Not only was the Dutch government based in London, but the nerve centre of its resistance movement was as well. Operatives regularly met in The Macclesfield pub at the heart of Soho, since renamed De Hems in honour of its wartime history. Today it stands out like a Dutch boy’s sore thumb amidst Chinatown’s restaurants and shops, even resisting the encroaching Chinese new year decorations visible in the photograph below.

Macclesfield Street (Netherlands)

In September 1941, the Durban Castle passenger ship arrived in Liverpool bearing the government and royal family of the newly-occupied Greece. King George II would eventually join Queen Wilhelmina of the Netherlands and King Haakon of Norway at Claridge’s, which was rapidly running out of rooms in which to house Europe’s fallen monarchs.

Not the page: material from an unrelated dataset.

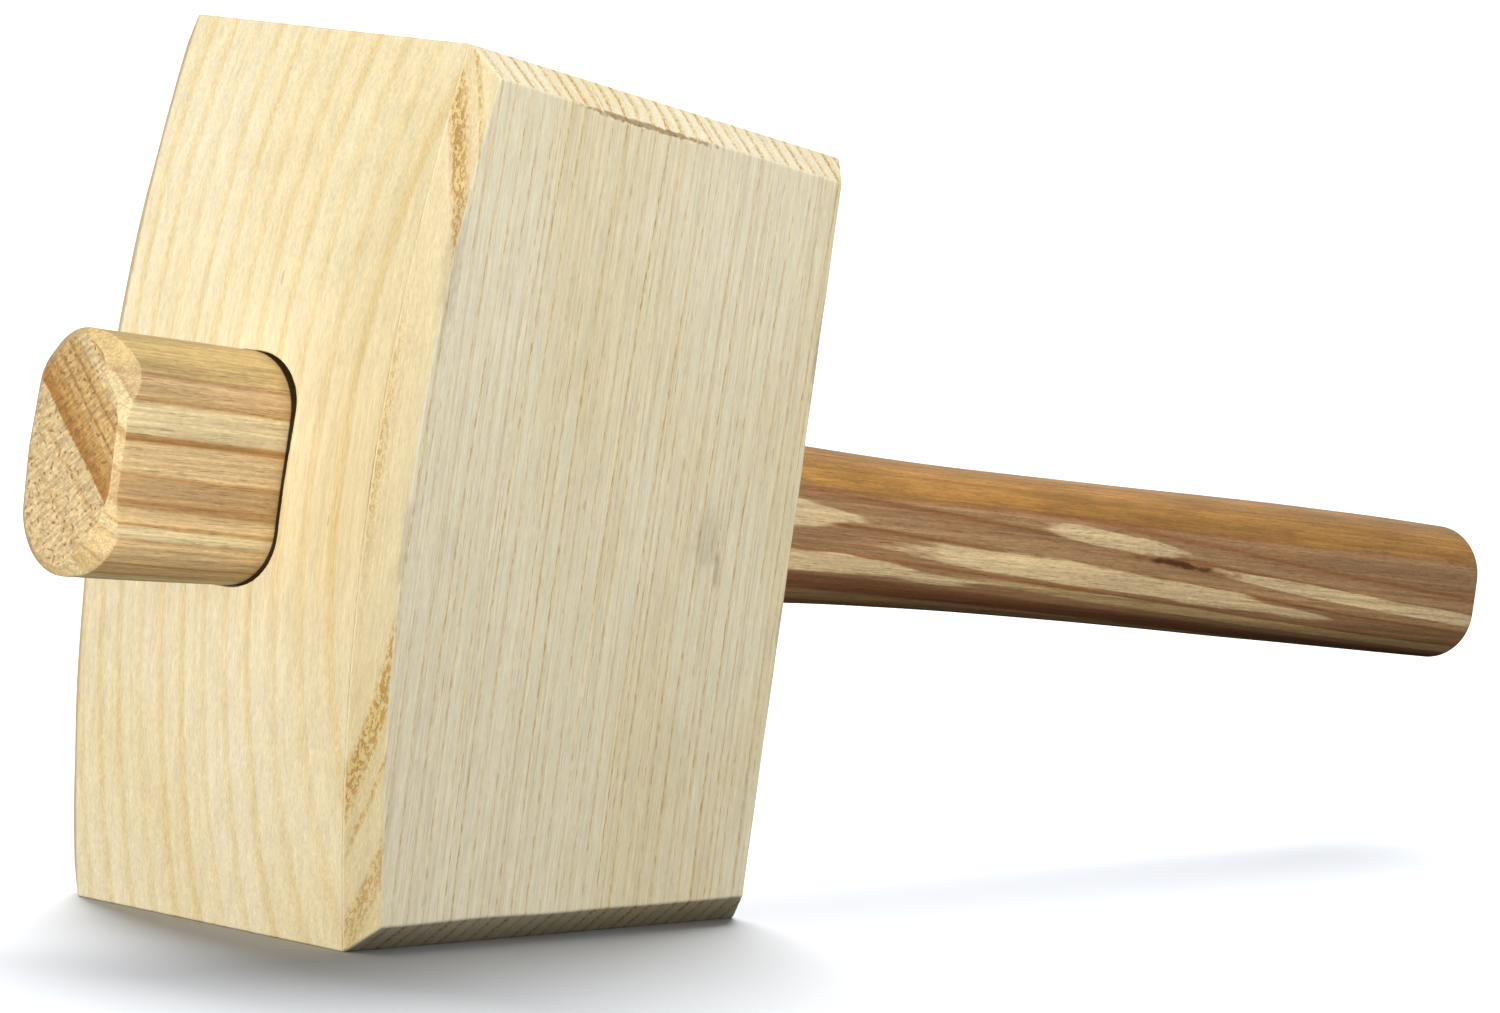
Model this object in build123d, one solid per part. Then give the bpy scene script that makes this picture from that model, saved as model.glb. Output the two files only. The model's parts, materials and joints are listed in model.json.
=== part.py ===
from build123d import *
import os
from math import radians, sqrt, tan

# Joiner's mallet: a one-piece wooden head on a wooden handle that is wedged through it.
#
# Both pieces are drawn in a bench frame: X runs along the handle towards the hand and is 0 at the
# head's shoulder face, Y runs across the head and is 0 midway between the cheeks, and Z runs from one
# striking face to the other and is 0 midway. The last step turns the mallet so that it stands on its
# lower striking face, with that face's centre at the origin and +Z up. All lengths are millimetres.

os.makedirs("parts", exist_ok=True)

# Head
HEAD_LENGTH = 140.0          # between the striking faces, at the ends of the arched face
HEAD_DEPTH = 100.0           # from the shoulder face to the ends of the arched face
HEAD_WIDTH = 63.5            # across the cheeks
ARCH_RADIUS = 280.0          # of the arched face that looks away from the hand
STRIKE_TAPER = 4.0           # degrees, lean of each striking face towards the handle's axis
CHEEK_CHAMFER = 4.4          # 45 degrees, along all four edges of each cheek

# Handle
HANDLE_WIDTH = 19.2          # across, the same from end to end
HANDLE_CORNER = 9.4          # radius of its four long corners
CROWN_REACH = 38.0           # the handle stands out of the arched face by this much
GRIP_REACH = 259.0           # from the shoulder face to the butt
WAIST_REACH = 60.0           # from the shoulder face to the waist in front of the hand
PALM_REACH = 130.0           # from the shoulder face to the middle of the grip
CROWN_CHAMFER = 2.0          # around the end that stands out of the arch
BUTT_ROUND = 2.4             # around the end at the hand

# Fit of the handle in its mortise
BEARING_GAP = 0.05           # above and below the handle, where the taper bears
SIDE_GAP = 0.5               # on each side, where it doesn't
MORTISE_CORNER = 9.0         # radius of the mortise's four corners

half_length = HEAD_LENGTH / 2
half_shoulder = half_length - HEAD_DEPTH * tan(radians(STRIKE_TAPER))
arch_rise = ARCH_RADIUS - sqrt(ARCH_RADIUS**2 - half_length**2)
arch_crest = -(HEAD_DEPTH + arch_rise)

# The handle is tall at its crown end and tapers through the head to a slimmer grip, and its middle
# bows up a little towards the palm: (distance from the shoulder face, section height, middle's height).
stations = [
    (arch_crest - CROWN_REACH, 37.6, 0.6),
    (arch_crest, 36.4, 0.8),
    (0.0, 29.8, 1.2),
    (WAIST_REACH, 26.1, 1.5),
    (PALM_REACH, 25.5, 1.9),
    (GRIP_REACH, 25.8, 1.8),
]


def head_block():
    """The head before its mortise: arched on one side, tapered, with chamfered cheeks."""
    with BuildPart() as block:
        with BuildSketch(Plane.XZ):
            with BuildLine():
                shoulder = Line((0, half_shoulder), (0, -half_shoulder))
                lower = Line(shoulder @ 1, (-HEAD_DEPTH, -half_length))
                arch = ThreePointArc(lower @ 1, (arch_crest, 0), (-HEAD_DEPTH, half_length))
                Line(arch @ 1, shoulder @ 0)
            make_face()
        extrude(amount=HEAD_WIDTH / 2, both=True)
        cheeks = block.faces().filter_by(Axis.Y)
        chamfer(cheeks.edges(), CHEEK_CHAMFER)
    return block.part


def tapered_stock(width, corner, gap=0.0):
    """The handle's long shape before its ends are dressed, taller by the gap above and below."""
    with BuildPart() as stock:
        with BuildSketch(Plane.XZ):
            with BuildLine():
                upper = Spline(*[(x, middle + height / 2 + gap) for x, height, middle in stations])
                under = Spline(*[(x, middle - height / 2 - gap) for x, height, middle in stations])
                Line(upper @ 0, under @ 0)
                Line(upper @ 1, under @ 1)
            make_face()
        extrude(amount=width / 2, both=True)
        long_edges = stock.edges().filter_by(lambda edge: edge.length > GRIP_REACH)
        fillet(long_edges, corner)
    return stock.part


def dressed_handle():
    """The handle with a chamfered crown end and a softly rounded butt."""
    with BuildPart() as handle:
        add(tapered_stock(HANDLE_WIDTH, HANDLE_CORNER))
        crown = handle.faces().filter_by(Axis.X).sort_by(Axis.X)[0]
        chamfer(crown.edges(), CROWN_CHAMFER)
        butt = handle.faces().filter_by(Axis.X).sort_by(Axis.X)[-1]
        fillet(butt.edges(), BUTT_ROUND)
    return handle.part


def mortised_head():
    """The head with the tapered mortise that the handle is wedged in."""
    with BuildPart() as head:
        add(head_block())
        mortise = tapered_stock(HANDLE_WIDTH + 2 * SIDE_GAP, MORTISE_CORNER, BEARING_GAP)
        add(mortise, mode=Mode.SUBTRACT)
    return head.part


# Stand the mallet on its lower striking face: the face's centre goes to the origin, and the turn about
# Y lays the face level, so the handle falls by STRIKE_TAPER towards the butt.
standing = Rot(0, STRIKE_TAPER, 0) * Pos(HEAD_DEPTH / 2, 0, (half_length + half_shoulder) / 2)

for name, piece in {"head": mortised_head(), "handle": dressed_handle()}.items():
    export_step(standing * piece, f"parts/{name}.step")
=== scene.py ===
import json
import math

import bmesh
import bpy
import numpy as np
from mathutils import Matrix, Quaternion, Vector, noise
from mathutils.bvhtree import BVHTree


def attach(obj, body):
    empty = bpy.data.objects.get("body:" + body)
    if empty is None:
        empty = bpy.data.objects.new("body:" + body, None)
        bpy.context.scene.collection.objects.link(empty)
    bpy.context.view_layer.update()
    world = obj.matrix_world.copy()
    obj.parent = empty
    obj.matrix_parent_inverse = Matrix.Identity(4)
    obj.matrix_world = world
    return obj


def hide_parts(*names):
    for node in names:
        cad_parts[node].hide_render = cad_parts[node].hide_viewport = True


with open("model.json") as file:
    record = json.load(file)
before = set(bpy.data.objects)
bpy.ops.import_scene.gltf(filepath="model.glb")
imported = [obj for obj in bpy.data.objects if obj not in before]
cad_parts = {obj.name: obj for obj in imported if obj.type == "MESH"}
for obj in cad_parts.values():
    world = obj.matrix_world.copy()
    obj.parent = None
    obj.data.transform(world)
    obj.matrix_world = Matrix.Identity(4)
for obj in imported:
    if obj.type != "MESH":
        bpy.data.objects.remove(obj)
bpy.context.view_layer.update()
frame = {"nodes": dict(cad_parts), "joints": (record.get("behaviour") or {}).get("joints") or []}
MM = 0.001

# ---------------------------------------------------------------------------------------------
# The bench frame, in millimetres: x runs along the handle from the shoulder face towards the
# hand, y across the mallet and z between the striking faces. The mallet stands on one striking
# face, so this frame is turned by the taper of that face. Everything below is built in it.
# ---------------------------------------------------------------------------------------------
draw = np.array(frame["joints"][0]["axis"], float)
AXES = np.array([-draw, (0, 1, 0), np.cross(-draw, (0, 1, 0))])
taper = math.asin(draw[2])


def turned_points(node):
    """The corners of a CAD node's mesh, in millimetres, turned into the bench frame."""
    return np.array([v.co for v in frame["nodes"][node].data.vertices]) @ AXES.T / MM


head_points = turned_points("head")
middle_height = (head_points[:, 2].min() + head_points[:, 2].max()) / 2
ORIGIN = np.array([head_points[:, 0].max(), 0, middle_height])
head_points = head_points - ORIGIN
handle_points = turned_points("handle") - ORIGIN


def to_row(points):
    """Bench millimetres to metres in the CAD's own frame."""
    return (np.asarray(points, float) + ORIGIN) @ AXES * MM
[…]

Fortunately for King Peter II of Yugoslavia, they still found room to squeeze in him and his young wife when they were forced to flee in 1941. Housed in Claridge’s Suite 212, the King was on the other side of the park from his government-in-exile, which spent the war at Belgravia’s Kingston House.

Claridge's Hotel (Greece & Yugoslavia)

Perhaps the most important of London’s exiled residents throughout the war were General de Gaulle and his fellow representatives of Free France. As the British government never formally broke off relations with the collaborationist French Vichy regime, however, it could not officially recognise de Gaulle’s authority.

The Free French forces therefore occupied a curious diplomatic limbo, though this did not prevent them from playing a crucial role in the eventual liberation of Europe. The achievements of these brave men and women are commemorated today by a plaque on their wartime headquarters at 1 Dorset Square, now the home of the Alliance Française.